== TASK OBJECTIVE ==
Pull out from the material below all lines with "joints".

== RAW RECORDS ==
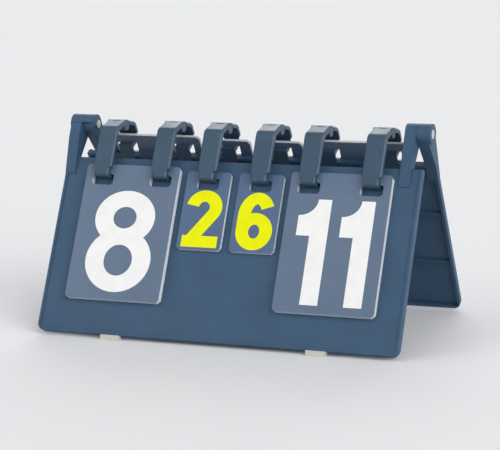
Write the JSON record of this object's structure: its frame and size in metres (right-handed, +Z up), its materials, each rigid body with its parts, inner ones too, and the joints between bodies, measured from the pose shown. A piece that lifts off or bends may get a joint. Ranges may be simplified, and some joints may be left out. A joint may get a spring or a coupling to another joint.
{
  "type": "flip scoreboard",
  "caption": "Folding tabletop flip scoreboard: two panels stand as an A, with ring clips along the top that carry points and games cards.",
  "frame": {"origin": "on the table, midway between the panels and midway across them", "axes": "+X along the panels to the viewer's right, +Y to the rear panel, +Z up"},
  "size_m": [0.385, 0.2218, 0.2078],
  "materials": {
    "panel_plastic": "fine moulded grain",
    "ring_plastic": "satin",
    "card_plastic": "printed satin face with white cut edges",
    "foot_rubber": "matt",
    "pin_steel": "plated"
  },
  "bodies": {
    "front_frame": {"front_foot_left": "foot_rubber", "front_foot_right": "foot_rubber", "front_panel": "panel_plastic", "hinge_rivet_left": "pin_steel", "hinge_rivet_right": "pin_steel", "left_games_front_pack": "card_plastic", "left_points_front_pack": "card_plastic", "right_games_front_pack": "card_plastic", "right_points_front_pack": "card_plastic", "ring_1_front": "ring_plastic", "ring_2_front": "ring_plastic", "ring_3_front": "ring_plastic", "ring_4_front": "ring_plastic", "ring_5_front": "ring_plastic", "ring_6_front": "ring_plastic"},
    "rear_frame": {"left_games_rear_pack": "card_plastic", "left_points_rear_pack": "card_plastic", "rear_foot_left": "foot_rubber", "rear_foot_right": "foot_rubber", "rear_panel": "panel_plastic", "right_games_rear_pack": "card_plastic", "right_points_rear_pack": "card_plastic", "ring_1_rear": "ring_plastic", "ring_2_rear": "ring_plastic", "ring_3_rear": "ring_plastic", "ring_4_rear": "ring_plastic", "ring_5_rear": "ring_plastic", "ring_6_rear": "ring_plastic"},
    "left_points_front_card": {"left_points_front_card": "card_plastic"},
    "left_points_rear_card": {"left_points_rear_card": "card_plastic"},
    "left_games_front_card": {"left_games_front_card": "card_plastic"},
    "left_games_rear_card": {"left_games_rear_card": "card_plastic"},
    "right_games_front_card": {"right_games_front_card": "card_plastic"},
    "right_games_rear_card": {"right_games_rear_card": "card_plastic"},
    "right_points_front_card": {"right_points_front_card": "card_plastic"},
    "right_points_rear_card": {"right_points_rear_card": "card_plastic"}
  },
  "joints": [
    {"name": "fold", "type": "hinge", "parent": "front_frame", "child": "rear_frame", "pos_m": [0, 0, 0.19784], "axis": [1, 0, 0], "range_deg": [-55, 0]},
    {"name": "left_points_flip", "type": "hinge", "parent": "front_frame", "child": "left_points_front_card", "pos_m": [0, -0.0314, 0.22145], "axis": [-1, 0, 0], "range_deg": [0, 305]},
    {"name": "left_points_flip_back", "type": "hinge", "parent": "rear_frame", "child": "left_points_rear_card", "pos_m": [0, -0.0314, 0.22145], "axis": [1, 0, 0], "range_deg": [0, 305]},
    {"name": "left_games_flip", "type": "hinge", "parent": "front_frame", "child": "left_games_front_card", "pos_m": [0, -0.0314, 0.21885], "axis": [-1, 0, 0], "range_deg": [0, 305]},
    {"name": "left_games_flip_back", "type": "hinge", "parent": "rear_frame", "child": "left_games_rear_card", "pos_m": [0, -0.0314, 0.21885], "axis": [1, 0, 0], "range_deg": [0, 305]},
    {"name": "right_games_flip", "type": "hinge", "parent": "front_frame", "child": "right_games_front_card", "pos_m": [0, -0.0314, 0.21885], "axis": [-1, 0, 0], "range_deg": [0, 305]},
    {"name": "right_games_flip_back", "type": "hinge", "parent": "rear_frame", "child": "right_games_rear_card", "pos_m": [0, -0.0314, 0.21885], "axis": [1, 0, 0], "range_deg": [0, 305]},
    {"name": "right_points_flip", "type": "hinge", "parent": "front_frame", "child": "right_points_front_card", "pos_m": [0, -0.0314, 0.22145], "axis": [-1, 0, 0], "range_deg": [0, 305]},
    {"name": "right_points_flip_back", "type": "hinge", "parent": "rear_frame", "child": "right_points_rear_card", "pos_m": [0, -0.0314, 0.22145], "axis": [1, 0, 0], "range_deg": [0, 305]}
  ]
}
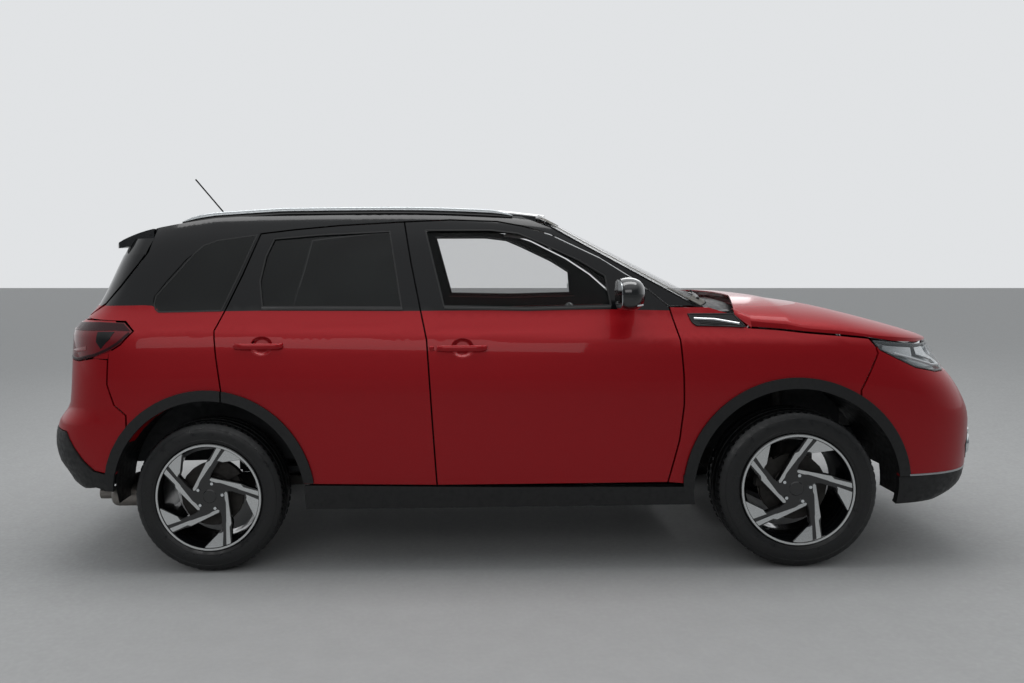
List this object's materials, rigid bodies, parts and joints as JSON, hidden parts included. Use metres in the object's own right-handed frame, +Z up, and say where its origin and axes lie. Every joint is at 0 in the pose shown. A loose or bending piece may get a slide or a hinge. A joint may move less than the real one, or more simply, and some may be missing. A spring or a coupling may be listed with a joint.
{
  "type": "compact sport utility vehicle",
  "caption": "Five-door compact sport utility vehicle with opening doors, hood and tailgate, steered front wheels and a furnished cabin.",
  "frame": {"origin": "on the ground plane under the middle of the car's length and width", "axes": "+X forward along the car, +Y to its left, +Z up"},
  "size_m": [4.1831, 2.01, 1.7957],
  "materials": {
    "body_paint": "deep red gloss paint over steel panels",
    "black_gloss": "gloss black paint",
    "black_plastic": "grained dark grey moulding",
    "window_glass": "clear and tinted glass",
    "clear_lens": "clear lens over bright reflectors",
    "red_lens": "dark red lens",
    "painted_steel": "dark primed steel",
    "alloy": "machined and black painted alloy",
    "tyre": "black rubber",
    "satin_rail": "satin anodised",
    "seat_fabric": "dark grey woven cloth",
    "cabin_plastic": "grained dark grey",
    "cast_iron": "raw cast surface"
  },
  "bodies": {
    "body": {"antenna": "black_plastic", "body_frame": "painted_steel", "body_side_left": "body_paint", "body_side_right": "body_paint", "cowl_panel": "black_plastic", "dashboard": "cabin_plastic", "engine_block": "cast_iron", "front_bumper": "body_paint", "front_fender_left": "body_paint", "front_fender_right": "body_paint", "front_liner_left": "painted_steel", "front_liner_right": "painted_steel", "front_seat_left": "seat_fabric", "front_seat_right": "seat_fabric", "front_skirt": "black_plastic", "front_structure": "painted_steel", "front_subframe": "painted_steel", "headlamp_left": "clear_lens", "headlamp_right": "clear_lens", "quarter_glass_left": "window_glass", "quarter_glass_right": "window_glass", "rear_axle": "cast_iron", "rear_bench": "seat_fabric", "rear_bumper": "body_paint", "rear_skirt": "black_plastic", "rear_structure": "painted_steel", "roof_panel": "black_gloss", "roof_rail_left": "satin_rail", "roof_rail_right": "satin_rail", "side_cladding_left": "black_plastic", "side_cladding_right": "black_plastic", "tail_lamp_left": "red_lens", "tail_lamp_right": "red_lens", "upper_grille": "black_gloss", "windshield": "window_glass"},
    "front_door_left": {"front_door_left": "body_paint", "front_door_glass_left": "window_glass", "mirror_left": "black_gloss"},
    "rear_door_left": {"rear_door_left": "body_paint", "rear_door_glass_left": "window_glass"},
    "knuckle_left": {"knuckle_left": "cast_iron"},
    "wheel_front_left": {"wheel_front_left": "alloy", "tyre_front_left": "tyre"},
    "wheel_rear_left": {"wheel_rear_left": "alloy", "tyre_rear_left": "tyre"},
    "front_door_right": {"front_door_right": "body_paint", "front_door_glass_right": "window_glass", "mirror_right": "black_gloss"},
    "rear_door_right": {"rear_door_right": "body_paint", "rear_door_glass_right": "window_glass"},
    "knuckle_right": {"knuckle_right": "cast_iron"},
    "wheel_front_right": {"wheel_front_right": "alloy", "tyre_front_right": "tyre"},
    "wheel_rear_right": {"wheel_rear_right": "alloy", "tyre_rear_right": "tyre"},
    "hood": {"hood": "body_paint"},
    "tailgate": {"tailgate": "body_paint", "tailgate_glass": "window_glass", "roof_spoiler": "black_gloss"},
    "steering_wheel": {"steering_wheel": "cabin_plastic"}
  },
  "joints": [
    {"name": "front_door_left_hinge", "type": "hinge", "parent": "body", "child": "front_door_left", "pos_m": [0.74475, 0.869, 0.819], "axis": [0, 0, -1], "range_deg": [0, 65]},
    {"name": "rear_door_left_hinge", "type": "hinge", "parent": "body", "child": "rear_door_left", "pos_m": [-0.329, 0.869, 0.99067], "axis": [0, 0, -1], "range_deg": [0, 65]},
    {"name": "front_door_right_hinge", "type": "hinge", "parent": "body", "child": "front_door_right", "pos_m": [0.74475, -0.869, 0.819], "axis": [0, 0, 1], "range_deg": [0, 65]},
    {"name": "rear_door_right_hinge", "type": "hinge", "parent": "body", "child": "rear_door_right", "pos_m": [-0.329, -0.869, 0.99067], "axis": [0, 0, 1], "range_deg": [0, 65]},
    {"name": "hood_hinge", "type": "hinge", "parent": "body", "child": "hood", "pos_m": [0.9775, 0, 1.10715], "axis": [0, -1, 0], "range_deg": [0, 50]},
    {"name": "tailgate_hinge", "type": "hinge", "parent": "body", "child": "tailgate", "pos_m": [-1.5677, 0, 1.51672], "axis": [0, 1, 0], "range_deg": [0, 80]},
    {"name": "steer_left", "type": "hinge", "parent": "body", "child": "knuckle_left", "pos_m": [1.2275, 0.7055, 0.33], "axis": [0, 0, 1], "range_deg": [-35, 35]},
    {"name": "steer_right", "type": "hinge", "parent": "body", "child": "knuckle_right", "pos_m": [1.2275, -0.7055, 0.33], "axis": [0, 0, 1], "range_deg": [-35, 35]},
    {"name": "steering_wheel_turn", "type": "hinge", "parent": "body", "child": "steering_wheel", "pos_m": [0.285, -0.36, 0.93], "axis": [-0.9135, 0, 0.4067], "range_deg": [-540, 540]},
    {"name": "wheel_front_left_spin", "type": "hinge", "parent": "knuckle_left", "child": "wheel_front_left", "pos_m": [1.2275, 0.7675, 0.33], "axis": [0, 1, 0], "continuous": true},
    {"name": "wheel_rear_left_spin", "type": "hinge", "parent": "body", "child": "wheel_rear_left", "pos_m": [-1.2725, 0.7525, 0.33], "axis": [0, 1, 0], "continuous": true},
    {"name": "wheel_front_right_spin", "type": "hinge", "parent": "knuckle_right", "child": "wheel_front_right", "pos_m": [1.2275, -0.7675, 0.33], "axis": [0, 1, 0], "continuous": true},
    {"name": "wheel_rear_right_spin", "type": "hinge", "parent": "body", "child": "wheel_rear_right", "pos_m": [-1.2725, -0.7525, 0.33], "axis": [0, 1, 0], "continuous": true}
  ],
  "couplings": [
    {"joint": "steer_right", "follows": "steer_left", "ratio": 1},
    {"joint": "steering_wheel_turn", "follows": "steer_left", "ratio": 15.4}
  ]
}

== REPLY TO THE TASK ==
Write the JSON record of this object's structure: its frame and size in metres (right-handed, +Z up), its materials, each rigid body with its parts, inner ones too, and the joints between bodies, measured from the pose shown. A piece that lifts off or bends may get a joint. Ranges may be simplified, and some joints may be left out. A joint may get a spring or a coupling to another joint.
  "joints": [
List this object's materials, rigid bodies, parts and joints as JSON, hidden parts included. Use metres in the object's own right-handed frame, +Z up, and say where its origin and axes lie. Every joint is at 0 in the pose shown. A loose or bending piece may get a slide or a hinge. A joint may move less than the real one, or more simply, and some may be missing. A spring or a coupling may be listed with a joint.
  "joints": [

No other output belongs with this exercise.